Towards the end of the meeting, Council member Piepho requested that Council staff meet with north Delta agencies involved with Delta levee responsibilities to look into a strategy that focused on prioritizing the “weakest link” in Delta levees.

Although the majority of the meeting focused on the levee investment strategy, Council staff also showed how much in state funds went into Delta levee funding.

So far, according to the Council’s staff report, state expenditures for levee subventions program totaled about $165 million and local expenditures totaled $106 million in the 26 years between 1987 and 2013. Staff acknowledged that the Delta Levees Special Project program, however, has less reliable data. In that program, state levee investments totaled about $338 million from the period of 1992-2012, covering about 96% of levee project costs.

Council member Isenberg pointed out that there are other costs that the state covered in Delta levee improvements, which are not found in the Special projects or Subventions program.

Gil Cosio of MBK Engineering, an engineering firm with reclamation districts in the Delta as some of its clients, pointed out in a public comment that data on funds spent by state and local agencies are available, but has not been properly compiled.

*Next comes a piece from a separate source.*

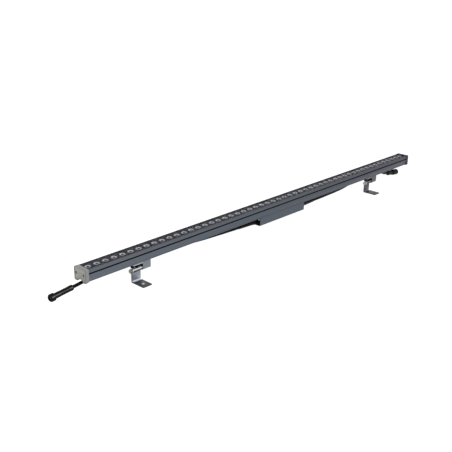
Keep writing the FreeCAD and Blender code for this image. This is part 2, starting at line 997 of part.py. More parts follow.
def clamp(place):
    """Shape a clamp: slot neck, shoulders, web and round knuckle beside the eye's pocket."""
    start = eye_start(place)
    length = place + knuckle_width - start
    neck = slot_mouth / 2 - (slot_mouth - slot_nut_neck) / 2
    under = clamp_slot_play + shoulder_thickness
    half = [
        (knuckle_radius, -hinge_drop),
        (knuckle_radius, -under, shoulder_root),
        (shoulder_width / 2, -under, shoulder_corner),
        (shoulder_width / 2, -clamp_slot_play, shoulder_corner),
        (neck, -clamp_slot_play),
        (neck, clamp_neck_top),
    ]
    along = Vector(1, 0, 0)
    body = prism(mirrored(half), in_yz(start), along * length)
    barrel = rod(Vector(start, 0, -hinge_drop), along, length, knuckle_radius)
    body = fused([body, barrel])
    web_low = eye_outer + pocket_web_gap - hinge_drop
    wide = knuckle_radius + overrun
    low = hinge_drop + knuckle_radius + overrun
    cut_length = place - start + overrun
    below = [(-wide, -low), (wide, -low), (wide, web_low), (-wide, web_low)]
    front = [(-wide, -low), (pocket_back, -low), (pocket_back, -pocket_ceiling), (-wide, -pocket_ceiling)]
    screw_x = start + eye_width / 2
    nut_face = place + knuckle_width
    nut_depth = bolt_nut_height + bolt_nut_sink
    up = Vector(0, 0, 1)
    cuts = [
        prism(below, in_yz(start - overrun), along * cut_length),
        prism(front, in_yz(start - overrun), along * cut_length),
        rod(Vector(place - overrun, 0, -hinge_drop), along, knuckle_width + 2 * overrun, eye_inner),
        hexagon(Vector(nut_face - nut_depth, 0, -hinge_drop), along, nut_depth + overrun,
                bolt_across + 2 * bolt_nut_play),
        rod(Vector(screw_x, 0, -low), up, low + clamp_neck_top + overrun, clamp_screw_bore),
        rod(Vector(screw_x, 0, -low), up, low - pocket_ceiling, clamp_head_radius + clamp_head_play),
    ]
    return body.cut(cuts)


def clamp_nut(place):
    """Shape the nut that a clamp's screw pulls down on the slot's lips."""
    x = eye_start(place) + eye_width / 2
    low = lip_thickness + clamp_slot_play
    nut = block(x - clamp_nut_length / 2, x + clamp_nut_length / 2, clamp_nut_width / 2, low,
                low + clamp_nut_height)
    return nut.cut(rod(Vector(x, 0, 0), Vector(0, 0, 1), bar_height, slot_nut_bore))


def clamp_screw(place):
    """Shape the cap screw in the roof of a clamp's pocket."""
    x = eye_start(place) + eye_width / 2
    seat = Vector(x, 0, -pocket_ceiling)
    down = Vector(0, 0, -1)
    length = pocket_ceiling + lip_thickness + clamp_slot_play + clamp_nut_height
    shank = rod(seat, down * -1, length, clamp_screw_radius)
    head = rod(seat, down, clamp_head_height, clamp_head_radius)
    key = hexagon(seat + down * (clamp_head_height - clamp_key_depth), down,
                  clamp_key_depth + overrun, clamp_key_radius * 2)
    return fused([shank, head]).cut(key)


def pivot_bolt(place):
    """Shape a pivot bolt with its hexagon head outside the eye."""
    head_face = eye_start(place) - eye_gap - bolt_washer_thickness
    tip = place + knuckle_width - bolt_nut_sink
    along = Vector(1, 0, 0)
    shank = rod(Vector(head_face, 0, -hinge_drop), along, tip - head_face, pivot_radius)
    head = hexagon(Vector(head_face - bolt_head_height, 0, -hinge_drop), along, bolt_head_height,
                   bolt_across)
    return fused([shank, head])


def pivot_washer(place):
    """Shape the washer between a bolt's head and the eye."""
    start = Vector(eye_start(place) - eye_gap - bolt_washer_thickness, 0, -hinge_drop)
    along = Vector(1, 0, 0)
    disc = rod(start, along, bolt_washer_thickness, bolt_washer_radius)
    bore = rod(start - along * overrun, along, bolt_washer_thickness + 2 * overrun,
               pivot_radius + washer_bore_play)
    return disc.cut(bore)


def pivot_nut(place):
    """Shape the hexagon nut sunk in a knuckle's outer face."""
    depth = bolt_nut_height + bolt_nut_sink
    start = Vector(place + knuckle_width - depth, 0, -hinge_drop)
    along = Vector(1, 0, 0)
    body = hexagon(start, along, bolt_nut_height, bolt_across)
    return body.cut(rod(start - along * overrun, along, bolt_nut_height + 2 * overrun, eye_inner))


# Collect every piece under its own name
glass_end = bar_end - seal_width
board_end = bar_end - bar_end_margin - lens_pitch / 2 + lens_radius + board_end_margin
pieces = {
    "housing_profile": bar_profile(),
    "glass_cover": block(-glass_end, glass_end, glass_side - seal_width, glass_seat, glass_top),
    "glass_seal": glass_seal(),
    "lens_strip": lens_strip(),
    "lenses": Part.makeCompound([lens(x) for x in lens_places()]),
    "led_chips": Part.makeCompound([chip(x) for x in lens_places()]),
    "circuit_board": block(-board_end, board_end, board_width / 2, floor_top, board_top),
    "end_cap_screws": cap_screws(),
    "driver_case": driver_case(),
    "driver_end_screws": end_plate_screws(),
    "driver_board": driver_board(),
    "driver_transformer": transformer(),
    "driver_capacitors": capacitors(),
    "driver_fixing_screws": fixing_screws(),
    "driver_slot_nuts": Part.makeCompound([
        slot_nut(x, slot_nut_width, slot_nut_length, lip_thickness, slot_nut_top)
        for x in fixing_places()
    ]),
    "supply_wires": supply_wires(),
    "wire_grommet": wire_grommet(),
    "lead_left": tube("lead_left", [left_lead_start] + left_lead_route, lead_radius),
    "lead_right": tube("lead_right", [right_lead_start] + right_lead_route, lead_radius),
    "male_connector_body": male_body(),
    "male_connector_ring": male_ring(),
    "male_connector_contacts": male_contacts(),
    "female_connector_body": female_body(),
    "female_coupling_nut": coupling_nut(),
}
for side, word in ((-1, "left"), (1, "right")):
    pieces["end_cap_" + word] = end_cap(side)
    pieces["end_gasket_" + word] = end_gasket(side)
    pieces["driver_end_plate_" + word] = end_plate(side)
    pieces["gland_" + word] = gland(side)
    pieces["gland_locknut_" + word] = gland_locknut(side)
    pieces["strain_relief_" + word] = strain_relief(side)
for place, word in ((left_clamp_place, "left"), (right_clamp_place, "right")):
    pieces["clamp_" + word] = clamp(place)
    pieces["clamp_nut_" + word] = clamp_nut(place)
    pieces["clamp_screw_" + word] = clamp_screw(place)
    pieces["foot_" + word] = foot(place)
    pieces["pivot_bolt_" + word] = pivot_bolt(place)
    pieces["pivot_washer_" + word] = pivot_washer(place)
    pieces["pivot_nut_" + word] = pivot_nut(place)

# Lift the light onto its soles, centre it between sole tip and cap, and write the files
os.makedirs("parts", exist_ok=True)
for name, shape in pieces.items():
    shape.translate(Vector(0, shift, lift))
    shape.exportStep("parts/" + name + ".step")
    if not shape.isValid():
        print("not valid:", name)
print(len(pieces), "pieces")
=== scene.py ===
"""Looks of a slim outdoor linear light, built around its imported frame.

Lengths are metres. The bar runs along +X, its light face looks up, and the soles of its two
feet stand on the floor at Z = 0 and point towards -Y.
"""

import logging
import math
from dataclasses import dataclass
from enum import Enum, IntEnum
from typing import TypeAlias

import bmesh
import bpy
from mathutils import Matrix, Vector


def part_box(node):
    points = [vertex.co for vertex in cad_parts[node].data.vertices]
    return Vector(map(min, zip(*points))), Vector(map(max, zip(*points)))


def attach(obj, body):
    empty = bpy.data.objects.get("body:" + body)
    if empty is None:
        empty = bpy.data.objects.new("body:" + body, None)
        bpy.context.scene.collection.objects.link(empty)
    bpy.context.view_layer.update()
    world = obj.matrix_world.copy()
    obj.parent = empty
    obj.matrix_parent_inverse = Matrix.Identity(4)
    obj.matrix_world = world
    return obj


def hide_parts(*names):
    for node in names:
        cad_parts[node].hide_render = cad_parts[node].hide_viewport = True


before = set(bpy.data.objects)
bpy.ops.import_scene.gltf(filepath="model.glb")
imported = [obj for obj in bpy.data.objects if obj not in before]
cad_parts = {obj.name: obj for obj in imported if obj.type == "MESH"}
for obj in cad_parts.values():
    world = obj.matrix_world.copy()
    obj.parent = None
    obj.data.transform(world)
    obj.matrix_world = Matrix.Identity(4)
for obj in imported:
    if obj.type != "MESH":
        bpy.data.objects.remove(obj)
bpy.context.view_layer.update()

Spot: TypeAlias = tuple[float, float, float]
Colour: TypeAlias = tuple[float, float, float]
Operand: TypeAlias = "float | Signal"
Piece: TypeAlias = bpy.types.Object
Finish: TypeAlias = bpy.types.Material

MM = 0.001
WHITE = (1.0, 1.0, 1.0)
WELD_DISTANCE = 0.002 * MM
FLAT_ANGLE = math.radians(0.6)
SHARP_ANGLE = math.radians(28)
LENS_SHARP_ANGLE = math.radians(32)
EASE_SEGMENTS = 2
ON_AXIS = 1e-7
MALE_CONNECTOR = ["male_connector_body", "male_connector_ring"]
FEMALE_CONNECTOR = ["female_connector_body", "female_coupling_nut"]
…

Newly appointed Council member Susan Tatayon (who works for the Nature Conservancy) asked if there has been any effort to quantify or track benefits from state levee improvements. Council staffers stated that there is currently no action tracking or quantifying benefits attained from state levee investments. Wilcox, [etc.], confirmed a need to measure the benefits of levee maintenance and improvements for ecosystems.

At the next March 26 Council meeting, which will take place at West Sacramento City Hall Galleria from 9 a.m. to 4 p.m., Messer writes that the Council will provide guidance to their staff on which alternatives best capture their assessment of the State interests that warrant fuller consideration in the prioritization of State investments. We will continue to stay updated with the decision making process.